C++ (and do a lesser extent C) lose support because of their extremely poor support for utf8. And the absurd part of it is that they could easily do a good job. Utf8 is just a byte array with various routines to interpret the code. Glibc does a reasonable job for a C library...not ideal, but reasonable.

All the array needs is a way to address a chunk by character # rather than by byte #, a way to copy of a character or a slice of chars, and a way to determine the general character classification of any character. Also a few methods: first(), last(), hasnext(), hasprior(), next() and prior(). And these all "sort of" exist, except getting the general character classification. (Do note that these functions need to operate on utf-8 characters rather than on bytes.) But several different ways of doing this are already known. Vala, e.g., handles it without difficulty, and is able to emit C code (using Glibc libraries).

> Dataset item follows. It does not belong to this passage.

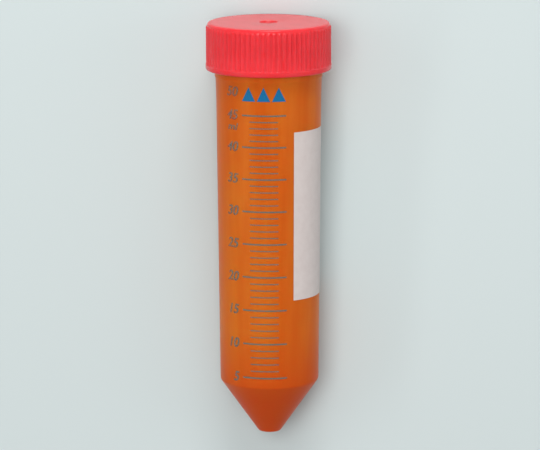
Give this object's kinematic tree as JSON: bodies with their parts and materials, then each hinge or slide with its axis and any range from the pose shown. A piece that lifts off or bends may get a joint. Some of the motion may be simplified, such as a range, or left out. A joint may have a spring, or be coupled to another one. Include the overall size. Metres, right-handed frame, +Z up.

So it's not a programming difficulty that's holding things up. It's the standards bodies...or, perhaps, some members of them.

But I've looked at C++11, and it is not a satisfactory answer. Vala has a good answer. D (Digital Mars D) has a different good answer. Even Python3 has a pretty good answer. (I don't like that in Python you can't determine memory allocation within the string.) Also Racket, etc. But C++ doesn't.

Comment Re:Wonder how Ada 2012 would fare... (Score 2) 189

It's hardly a solved problem. There are approaches that can be made to work, but that's not the same thing. The current approaches are all clumsy, and often that's a charitable description. It's usually doable. Saying anything beyond that is fulsom praise.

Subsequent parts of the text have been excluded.